Permintaan batik tak pernah berhenti. Hampir tak ada hari libur bagi kedua perempuan ini. Kerajinan tangan ini tetap mereka lakukan bahkan ketika Degayu disinggahi tamu rutin – banjir rob.

Naiknya air laut ke daratan ini kerap melanda Degayu,  kelurahan paling utara Pekalongan dan paling parah terdampak.

Citra satelit pesisir Pekalongan 2000-2021
Sumber: Yayasan Auriga

Analisis Yayasan Auriga Nusantara memperlihatkan, ada perubahan signifikan pada daratan di Degayu dari 2000-2021. Berdasarkan citra satelit awal 2020, daratan di Degayu masih belum terendam air karena laut masih jauh dari pemukiman.

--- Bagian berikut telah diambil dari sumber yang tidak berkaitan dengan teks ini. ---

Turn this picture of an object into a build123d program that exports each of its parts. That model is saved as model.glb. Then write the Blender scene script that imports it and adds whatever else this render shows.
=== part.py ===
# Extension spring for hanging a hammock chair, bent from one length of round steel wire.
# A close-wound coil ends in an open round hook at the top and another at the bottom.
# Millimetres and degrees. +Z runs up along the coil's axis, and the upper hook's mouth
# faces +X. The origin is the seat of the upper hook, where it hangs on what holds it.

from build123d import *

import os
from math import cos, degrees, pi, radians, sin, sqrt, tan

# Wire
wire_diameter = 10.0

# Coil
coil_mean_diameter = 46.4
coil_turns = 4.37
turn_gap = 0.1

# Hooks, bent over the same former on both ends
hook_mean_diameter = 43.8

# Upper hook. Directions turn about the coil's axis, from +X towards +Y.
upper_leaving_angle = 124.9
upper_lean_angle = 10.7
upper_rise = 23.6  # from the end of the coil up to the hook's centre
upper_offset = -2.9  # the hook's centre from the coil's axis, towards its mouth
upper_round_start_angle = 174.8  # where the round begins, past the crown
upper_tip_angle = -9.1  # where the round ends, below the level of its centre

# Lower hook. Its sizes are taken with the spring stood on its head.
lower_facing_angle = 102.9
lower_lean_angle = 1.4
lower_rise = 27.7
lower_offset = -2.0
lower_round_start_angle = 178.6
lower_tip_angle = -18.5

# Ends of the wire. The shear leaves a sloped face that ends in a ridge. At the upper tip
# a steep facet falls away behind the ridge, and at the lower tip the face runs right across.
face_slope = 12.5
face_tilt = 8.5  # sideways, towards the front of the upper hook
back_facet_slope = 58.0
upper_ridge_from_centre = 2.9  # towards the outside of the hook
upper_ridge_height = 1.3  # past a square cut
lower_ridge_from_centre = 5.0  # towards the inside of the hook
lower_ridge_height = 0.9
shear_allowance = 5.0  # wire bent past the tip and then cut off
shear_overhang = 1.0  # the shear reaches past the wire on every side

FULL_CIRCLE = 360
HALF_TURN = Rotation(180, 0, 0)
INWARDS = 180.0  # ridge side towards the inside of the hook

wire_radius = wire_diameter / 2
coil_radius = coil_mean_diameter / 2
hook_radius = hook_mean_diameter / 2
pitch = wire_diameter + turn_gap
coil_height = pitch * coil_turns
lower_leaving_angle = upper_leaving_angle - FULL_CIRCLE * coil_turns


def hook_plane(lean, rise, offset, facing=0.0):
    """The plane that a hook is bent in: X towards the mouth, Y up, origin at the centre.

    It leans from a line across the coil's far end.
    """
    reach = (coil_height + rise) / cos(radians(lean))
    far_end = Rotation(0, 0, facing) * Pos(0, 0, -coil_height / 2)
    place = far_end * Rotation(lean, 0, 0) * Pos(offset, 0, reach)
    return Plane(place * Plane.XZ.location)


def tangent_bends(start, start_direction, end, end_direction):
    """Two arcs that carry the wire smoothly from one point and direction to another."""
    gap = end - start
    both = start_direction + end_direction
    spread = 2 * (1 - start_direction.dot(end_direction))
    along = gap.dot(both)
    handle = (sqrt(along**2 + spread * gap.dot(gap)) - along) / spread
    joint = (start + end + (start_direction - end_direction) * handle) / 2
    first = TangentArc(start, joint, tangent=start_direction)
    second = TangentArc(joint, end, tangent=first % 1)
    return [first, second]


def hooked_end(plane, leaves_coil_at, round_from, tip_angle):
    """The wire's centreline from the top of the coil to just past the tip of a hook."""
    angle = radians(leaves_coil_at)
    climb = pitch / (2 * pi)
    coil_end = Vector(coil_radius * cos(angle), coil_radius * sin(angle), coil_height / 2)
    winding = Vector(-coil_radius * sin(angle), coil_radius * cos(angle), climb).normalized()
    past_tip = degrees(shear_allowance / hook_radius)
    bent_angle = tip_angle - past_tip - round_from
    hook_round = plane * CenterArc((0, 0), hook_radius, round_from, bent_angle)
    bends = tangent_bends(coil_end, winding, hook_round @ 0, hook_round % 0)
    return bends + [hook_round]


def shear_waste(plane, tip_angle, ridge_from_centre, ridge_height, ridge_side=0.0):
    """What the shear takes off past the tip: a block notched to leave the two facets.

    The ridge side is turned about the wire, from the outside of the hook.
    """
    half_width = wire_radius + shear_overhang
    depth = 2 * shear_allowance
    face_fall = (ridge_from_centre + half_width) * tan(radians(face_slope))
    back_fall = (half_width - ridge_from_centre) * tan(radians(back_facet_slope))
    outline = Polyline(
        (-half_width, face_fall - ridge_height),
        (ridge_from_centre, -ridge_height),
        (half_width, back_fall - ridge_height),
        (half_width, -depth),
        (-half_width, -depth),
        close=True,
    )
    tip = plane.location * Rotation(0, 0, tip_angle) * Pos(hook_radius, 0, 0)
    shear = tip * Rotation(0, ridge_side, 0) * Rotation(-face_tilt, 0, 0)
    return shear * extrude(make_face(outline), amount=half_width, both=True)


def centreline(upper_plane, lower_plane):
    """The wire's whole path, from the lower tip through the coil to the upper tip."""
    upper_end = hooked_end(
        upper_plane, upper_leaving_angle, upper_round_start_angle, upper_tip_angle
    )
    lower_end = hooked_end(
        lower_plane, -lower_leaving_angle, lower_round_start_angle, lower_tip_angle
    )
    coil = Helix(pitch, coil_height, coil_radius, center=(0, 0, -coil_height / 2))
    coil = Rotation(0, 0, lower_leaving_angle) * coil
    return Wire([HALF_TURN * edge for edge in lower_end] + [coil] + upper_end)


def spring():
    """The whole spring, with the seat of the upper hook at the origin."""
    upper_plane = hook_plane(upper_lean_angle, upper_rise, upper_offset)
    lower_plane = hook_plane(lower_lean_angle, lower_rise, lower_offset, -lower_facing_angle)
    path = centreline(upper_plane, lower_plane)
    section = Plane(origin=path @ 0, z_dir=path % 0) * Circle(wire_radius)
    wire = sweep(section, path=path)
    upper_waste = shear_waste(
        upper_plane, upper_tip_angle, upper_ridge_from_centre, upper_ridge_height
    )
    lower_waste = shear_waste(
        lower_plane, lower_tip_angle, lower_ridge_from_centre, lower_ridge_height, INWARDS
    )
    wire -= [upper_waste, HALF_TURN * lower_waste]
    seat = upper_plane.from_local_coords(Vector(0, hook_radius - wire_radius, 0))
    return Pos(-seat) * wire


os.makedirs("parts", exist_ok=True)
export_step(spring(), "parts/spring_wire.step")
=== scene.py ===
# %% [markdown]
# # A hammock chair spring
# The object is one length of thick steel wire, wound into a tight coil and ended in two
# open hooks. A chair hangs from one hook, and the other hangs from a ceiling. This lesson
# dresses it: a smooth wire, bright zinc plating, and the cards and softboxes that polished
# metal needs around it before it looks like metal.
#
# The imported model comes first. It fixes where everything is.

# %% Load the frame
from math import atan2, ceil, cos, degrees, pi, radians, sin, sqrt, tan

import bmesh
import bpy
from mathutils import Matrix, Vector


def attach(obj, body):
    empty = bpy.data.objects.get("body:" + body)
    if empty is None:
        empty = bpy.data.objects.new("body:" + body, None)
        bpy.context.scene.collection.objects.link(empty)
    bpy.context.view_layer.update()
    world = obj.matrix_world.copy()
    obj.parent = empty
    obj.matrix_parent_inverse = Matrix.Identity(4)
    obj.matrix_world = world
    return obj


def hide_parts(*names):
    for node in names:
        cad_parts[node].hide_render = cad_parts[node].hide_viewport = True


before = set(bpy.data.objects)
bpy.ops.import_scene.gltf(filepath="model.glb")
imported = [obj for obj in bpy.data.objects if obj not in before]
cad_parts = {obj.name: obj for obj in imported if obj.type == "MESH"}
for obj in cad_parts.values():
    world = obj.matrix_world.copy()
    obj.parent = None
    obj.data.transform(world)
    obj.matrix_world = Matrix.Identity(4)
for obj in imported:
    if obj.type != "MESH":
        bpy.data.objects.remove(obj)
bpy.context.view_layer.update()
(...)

Citra satelit 2021 memperlihatkan bibir pantai tergerus dan air laut yang membasahi hampir 50% daratan di ujung utara Kota Pekalongan.  Terutama,  di sebelah timur yang berbatasan langsung dengan Kabupaten Batang.

Terendamnya Degayu sudah terlihat ketika memasuki kelurahan ini. Bau amis dan lembap yang kuat jadi penanda kalau daerah ini lama terendam.

Menuju Degayu dengan melewati sisi utara Jalan Ki Mangunsarkoro, akan terlihat air merendam persawahan lebih dari lapangan sepak bola.

Genangan itu terlihat di sisi kiri dan kanan jalan hingga jalan yang membatasi Kelurahan Gamer dengan Degayu itu seperti memisahkan air yang seharusnya tersambung.

Air laut juga merendam beberapa ruas jalan di Degayu. Yakhoni, Ketua RW 8, Kelurahan Degayu, menyebut, beberapa jalan ada yang terendam sampai tiga, dari 2019 hingga 2022. Salah satu terlihat di depan jalan masuk menuju rumah Kartini dan Faizyah.

Oktober tahun lalu Yakhoni mengunjungi rumah warganya ini harus pakai sepatu boots agar bisa menerobos genangan air semata kaki di jalanan sepanjang 20 meter itu.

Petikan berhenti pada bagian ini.